This is a known issue for some set of users (particularly active users, unfortunately). We're working a major review queue overhaul (Yaakov is heading up this effort).
Review queues are an exercise in trade-offs. Mainly, with respect to performance and speed vs. accuracy. Each review queue has its own quirks but the formula is all the same. Every 5 minutes we run some queries that take eligible items for the queue and add them, then we also diff what's not eligible (e.g. the score went up, it was already closed, etc.) and remove those. This phase relies on basic logic with a certain set of criteria per queue. It is not user specific. It's only item specific.
The above process maintains our queues and counts may fluctuate over time dynamically as events happen, but they're only global counts. Again, they're not per-user. These counts power the top bar and dots, because we need to access them on every page load for all logged-in users.

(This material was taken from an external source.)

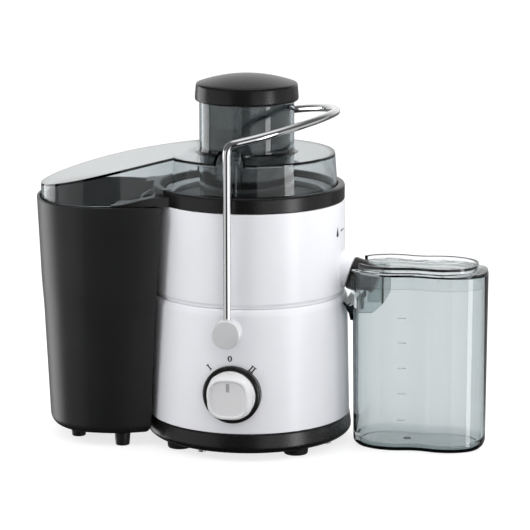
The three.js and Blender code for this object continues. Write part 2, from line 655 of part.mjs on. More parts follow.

Now when you go to an actual review queue, the data is per-user. For example, in the close vote queue if you've already voted to close a question you wouldn't see that question in the queue. This is logic we need to apply when fetching the next item you are eligible to review (that reads backwards: more directly, we're really filter out what you're not eligible to review).
Overall, the accurate version is too expensive to run on every page load for the top bar...so we can't do that.
One of the things we're doing some tech discovery and planning on now (Yaakov's leading this and I'm helping design the backend) is replacing the fundamentals of how review queues work. The "queue" (it's not really a queue) living in SQL and filtered there with atomic concerns (e.g. many people concurrently reviewing an item) being handled by Redis isn't ideal. The criteria for queues and who's eligible for what has gotten complicated over the years and the queries are pretty damn ugly. We need a new approach. Things like an event-based system when possible to enter questions into the queue when they're closed (instead of on a 5 minute job) and similar types of event triggers based on queue types is a lot more scalable, less duplicated/wasted effort, and let's us extend and make better some things.
I can't promise the count situation will get better for your case at this point based on the exclusion of eligibility factors, but the counts will be better for the exhaustion-not-yet-reflected and similar scenarios since they'll just generally be more real-time counts overall.